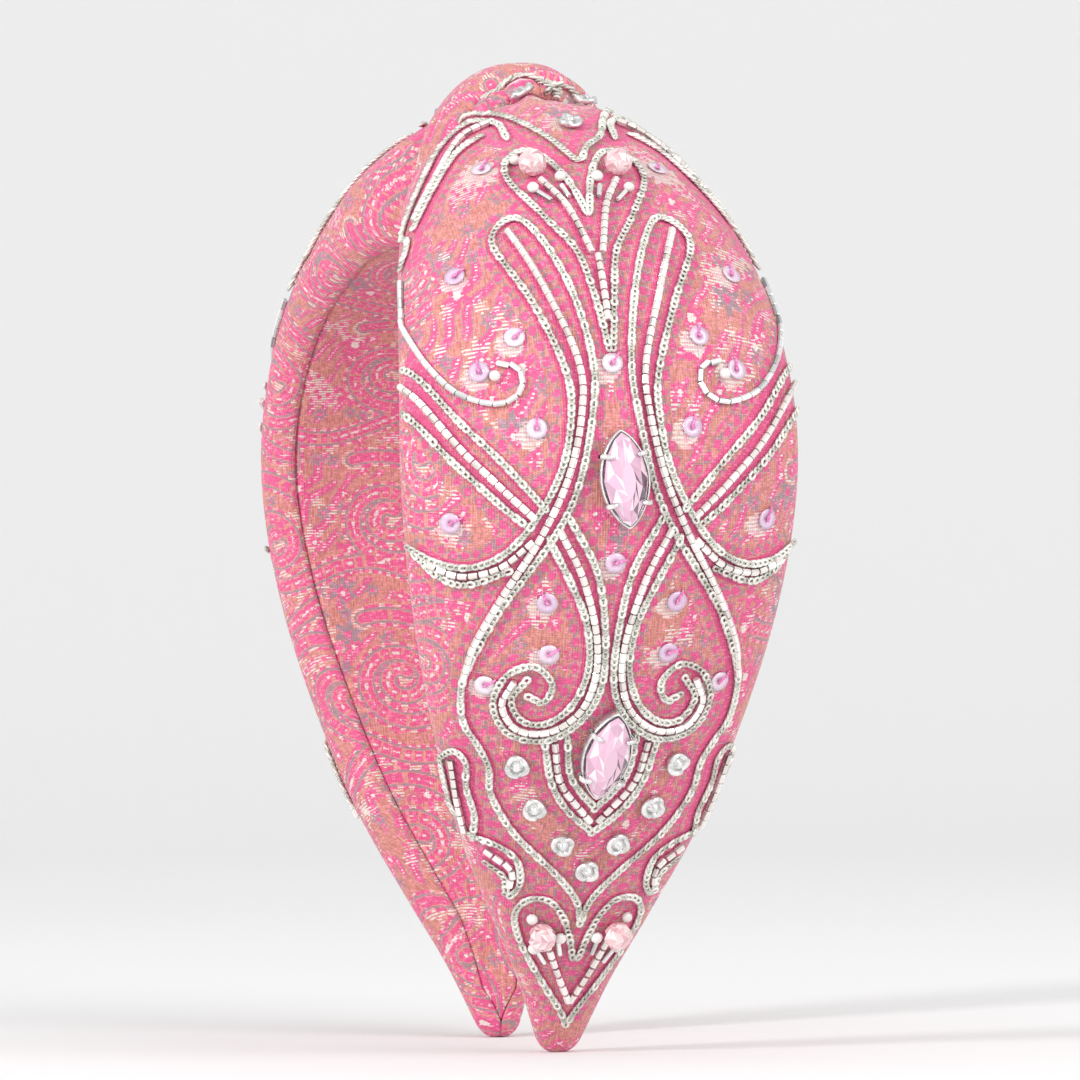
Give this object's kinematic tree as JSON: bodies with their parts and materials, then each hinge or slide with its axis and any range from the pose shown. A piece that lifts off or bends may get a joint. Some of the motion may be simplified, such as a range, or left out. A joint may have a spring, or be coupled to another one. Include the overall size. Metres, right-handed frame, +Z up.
{
  "type": "knotted headband",
  "caption": "Padded knotted headband in brocade with beaded and corded embroidery on both legs, set crystals and a padded wrap at the crown.",
  "frame": {"origin": "on the ground midway between the two tips, with the headband standing on them", "axes": "+X from the left leg to the right leg, ear to ear; +Y across the band; +Z up to the knot"},
  "size_m": [0.16, 0.0648, 0.1634],
  "materials": {
    "brocade": "silk brocade, salmon ground with hot pink, grey lilac and off-white figures",
    "lining_brocade": "the same brocade, unembroidered",
    "wadding": "soft foam wadding",
    "core_plastic": "moulded, slightly springy",
    "crystal": "faceted, foil backed",
    "bead_glass": "faceted",
    "silver_metal": "silver plated"
  },
  "bodies": {
    "crown": {"band_core": "core_plastic", "lining": "lining_brocade", "crown_pad": "wadding", "left_gather": "brocade", "right_gather": "brocade", "knot_wrap": "brocade", "knot_roll": "wadding", "left_crown_rosette_1": "silver_metal", "left_crown_rosette_2": "silver_metal", "right_crown_rosette_1": "silver_metal", "right_crown_rosette_2": "silver_metal"},
    "left_leg": {"left_cover": "brocade", "left_pad": "wadding", "left_upper_crystal": "crystal", "left_upper_setting": "silver_metal", "left_lower_crystal": "crystal", "left_lower_setting": "silver_metal", "left_rosette_1": "silver_metal", "left_rosette_2": "silver_metal", "left_rosette_3": "silver_metal", "left_rosette_4": "silver_metal", "left_rosette_5": "silver_metal", "left_rosette_6": "silver_metal", "left_rosette_7": "silver_metal", "left_rosette_8": "silver_metal", "left_faceted_bead_1": "bead_glass", "left_faceted_bead_2": "bead_glass", "left_faceted_bead_3": "bead_glass", "left_faceted_bead_4": "bead_glass"},
    "right_leg": {"right_cover": "brocade", "right_pad": "wadding", "right_upper_crystal": "crystal", "right_upper_setting": "silver_metal", "right_lower_crystal": "crystal", "right_lower_setting": "silver_metal", "right_rosette_1": "silver_metal", "right_rosette_2": "silver_metal", "right_rosette_3": "silver_metal", "right_rosette_4": "silver_metal", "right_rosette_5": "silver_metal", "right_rosette_6": "silver_metal", "right_rosette_7": "silver_metal", "right_rosette_8": "silver_metal", "right_faceted_bead_1": "bead_glass", "right_faceted_bead_2": "bead_glass", "right_faceted_bead_3": "bead_glass", "right_faceted_bead_4": "bead_glass"}
  },
  "joints": [
    {"name": "left_flex", "type": "hinge", "parent": "crown", "child": "left_leg", "pos_m": [-0.02003, 0, 0.13539], "axis": [0, 1, 0], "range_deg": [-4, 13], "stiffness_Nm_per_rad": 1.5, "deforming": ["band_core", "lining"]},
    {"name": "right_flex", "type": "hinge", "parent": "crown", "child": "right_leg", "pos_m": [0.02003, 0, 0.13539], "axis": [0, -1, 0], "range_deg": [-4, 13], "stiffness_Nm_per_rad": 1.5, "deforming": ["band_core", "lining"]}
  ]
}
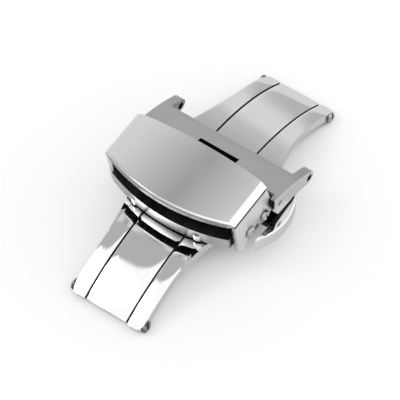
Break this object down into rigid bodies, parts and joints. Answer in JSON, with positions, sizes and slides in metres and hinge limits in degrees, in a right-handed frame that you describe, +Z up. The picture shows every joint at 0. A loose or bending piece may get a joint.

# Stated goal
Work out how many lines of the listing above include the word "parts". Reply with nothing but the count.

# The response
2